**DATA LINES**.

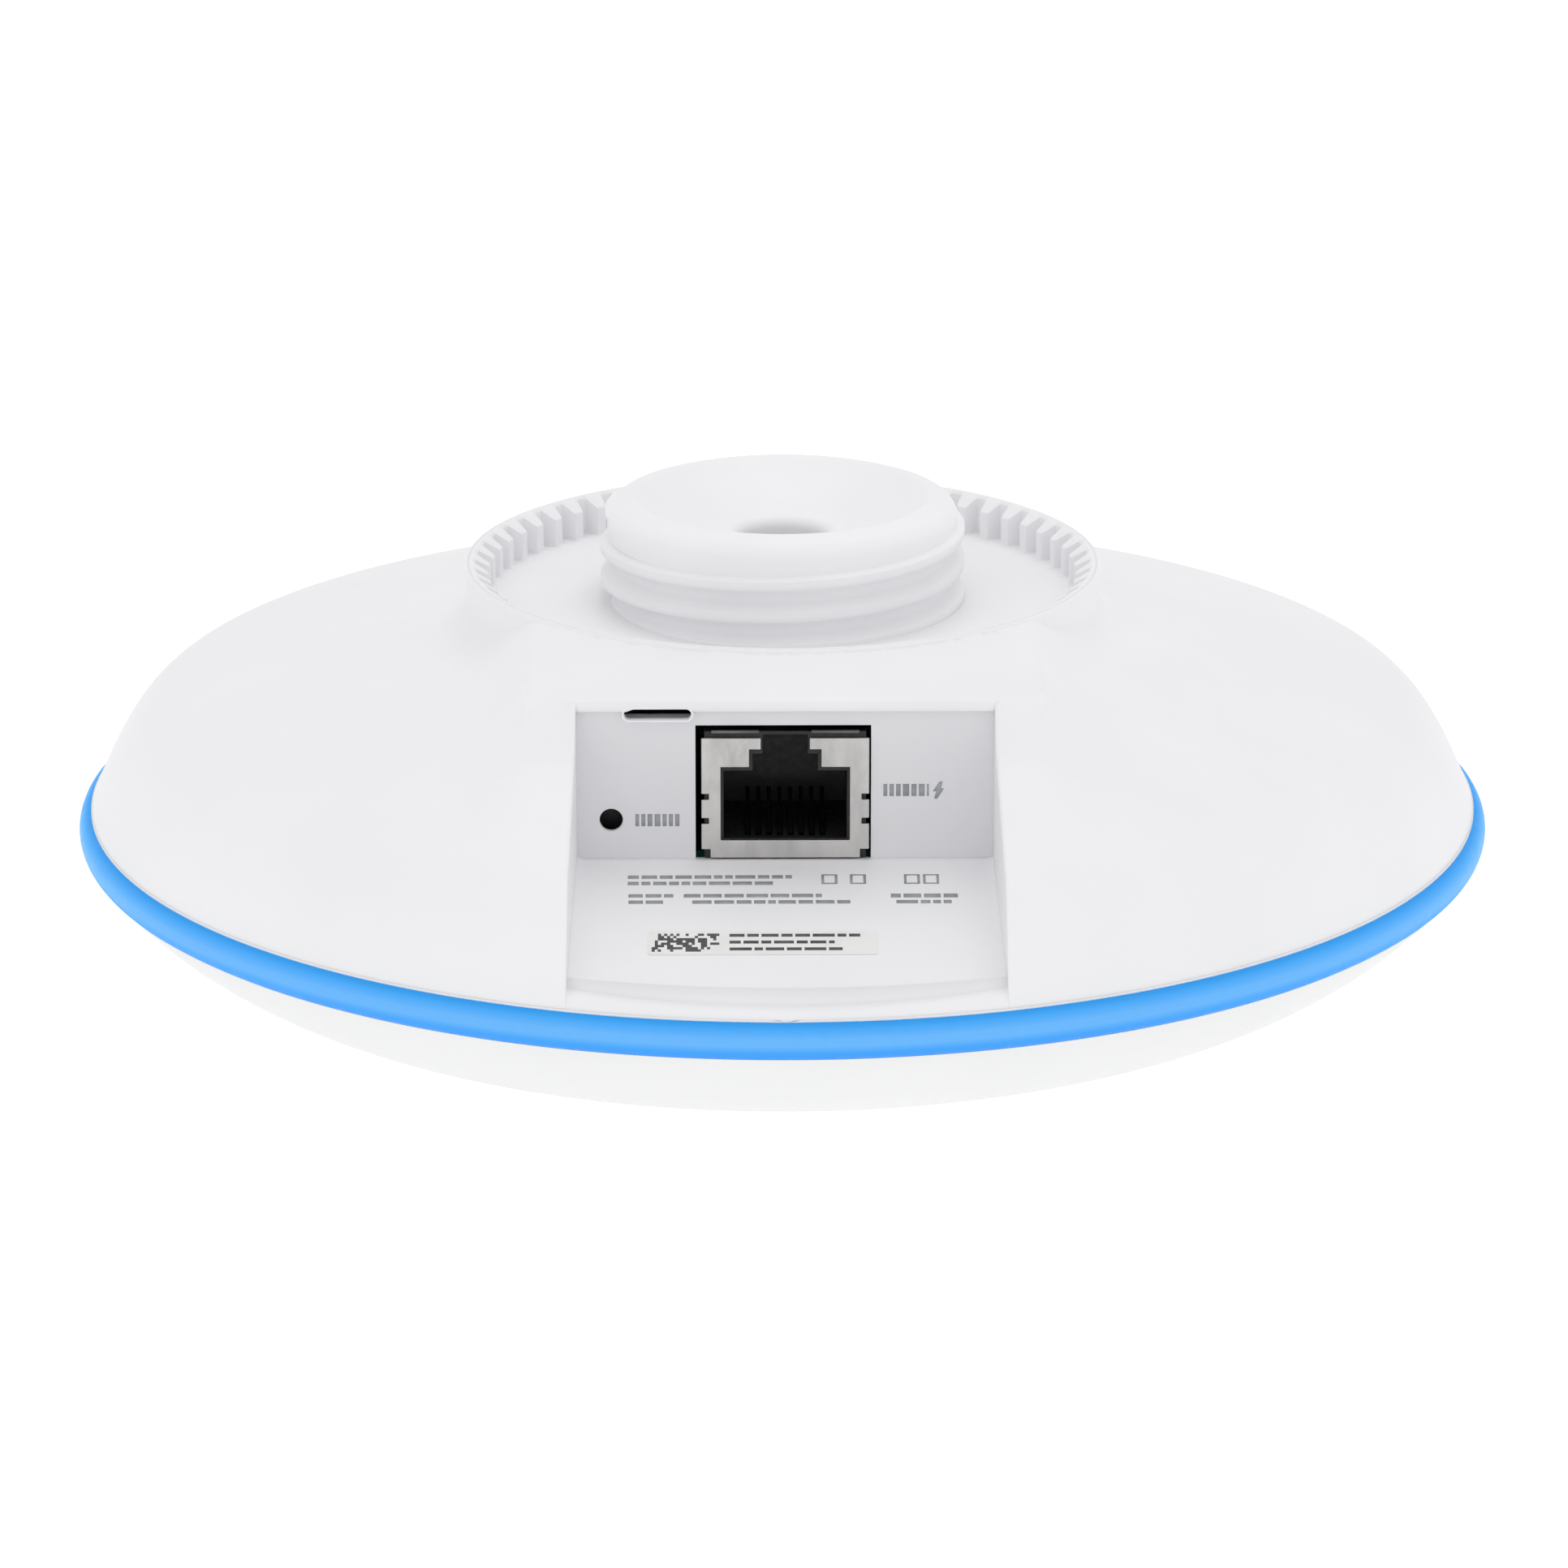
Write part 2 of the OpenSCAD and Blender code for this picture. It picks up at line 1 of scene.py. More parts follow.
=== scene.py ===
"""Disc-shaped radio access point, lying on its round front cover with the threaded post up.

Lengths inside the shape functions are millimetres from the light ring's mid plane, with +Z out of the back
and -Y towards the port. place() turns them into the frame's metres.
"""

import math
import random

import bmesh
import bpy
import numpy as np
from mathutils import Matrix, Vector


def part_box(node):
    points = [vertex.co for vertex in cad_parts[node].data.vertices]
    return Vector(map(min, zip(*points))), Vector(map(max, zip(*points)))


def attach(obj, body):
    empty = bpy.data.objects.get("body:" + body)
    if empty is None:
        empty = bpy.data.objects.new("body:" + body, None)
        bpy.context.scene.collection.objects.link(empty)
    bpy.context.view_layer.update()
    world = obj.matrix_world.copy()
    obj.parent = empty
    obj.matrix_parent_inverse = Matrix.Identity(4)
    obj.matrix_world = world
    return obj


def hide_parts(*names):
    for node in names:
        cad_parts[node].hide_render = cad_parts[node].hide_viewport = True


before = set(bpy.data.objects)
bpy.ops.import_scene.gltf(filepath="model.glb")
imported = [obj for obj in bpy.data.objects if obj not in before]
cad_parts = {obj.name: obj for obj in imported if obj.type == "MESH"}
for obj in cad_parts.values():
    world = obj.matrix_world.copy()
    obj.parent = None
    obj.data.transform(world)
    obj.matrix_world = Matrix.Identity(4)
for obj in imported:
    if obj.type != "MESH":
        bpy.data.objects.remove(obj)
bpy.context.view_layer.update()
MM = 0.001


# ---- sizes taken from the frame

def mm_box(node):
    """A CAD node's box in millimetres about the light ring's mid plane."""
    low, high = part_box(node)
    shift = Vector((0, 0, RING_Z))
    return (low - shift) / MM, (high - shift) / MM


RING_LOW, RING_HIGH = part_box("led_ring")
RING_Z = (RING_LOW.z + RING_HIGH.z) / 2
RING_R = RING_HIGH.x / MM
RING_HALF = (RING_HIGH.z - RING_LOW.z) / 2 / MM
SEAT_Z = -RING_Z / MM
SHELL_HIGH = mm_box("back_shell")[1]
RIM_R = SHELL_HIGH.x
COLLAR_TOP = SHELL_HIGH.z
POST_TOP = mm_box("mount_post")[1].z
COVER_LOW = mm_box("radome_cover")[0].z
JACK_LOW, JACK_HIGH = mm_box("jack_shield")
BUTTON_LOW, BUTTON_HIGH = mm_box("reset_button")
LABEL_LOW, LABEL_HIGH = mm_box("rating_label")

# Driving dimensions of the shapes that the frame's boxes don't give
COLLAR_R = 31.4
TEETH = 60
TOOTH_ROOT_R = 30.4
TOOTH_TIP_R = 29.0
COLLAR_EDGE = 0.3
COLLAR_RIM = 0.75
SHELL_SKIN = 0.22
COLLAR_SKIN = 0.12
FLANGE_WIDE = 2.4
FLANGE_UP = 2.5
POST_HOLE_R = 16.85
WALL_STEEP = math.tan(math.radians(66))
DOME_APEX = 28.36
DOME_FALL = math.tan(math.radians(14.4))
SHOULDER_SOFT = 6.2
BOSS_HALF = 25.0
BOSS_TOP = 24.0
BOSS_LIP_Y = 40.2
BOSS_BREAK_Y = 42.7
BOSS_BREAK_Z = 19.1
BOSS_RAMP_FALL = 0.448
BOSS_FLARE = 0.22
BOSS_SIDE_R = 9.0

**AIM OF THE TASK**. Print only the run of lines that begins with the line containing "bpy.data.objects.remove(obj)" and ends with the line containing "return (low - shift)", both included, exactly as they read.

**SOLUTION TO THE PROBLEM**.
        bpy.data.objects.remove(obj)
bpy.context.view_layer.update()
MM = 0.001


# ---- sizes taken from the frame

def mm_box(node):
    """A CAD node's box in millimetres about the light ring's mid plane."""
    low, high = part_box(node)
    shift = Vector((0, 0, RING_Z))
    return (low - shift) / MM, (high - shift) / MM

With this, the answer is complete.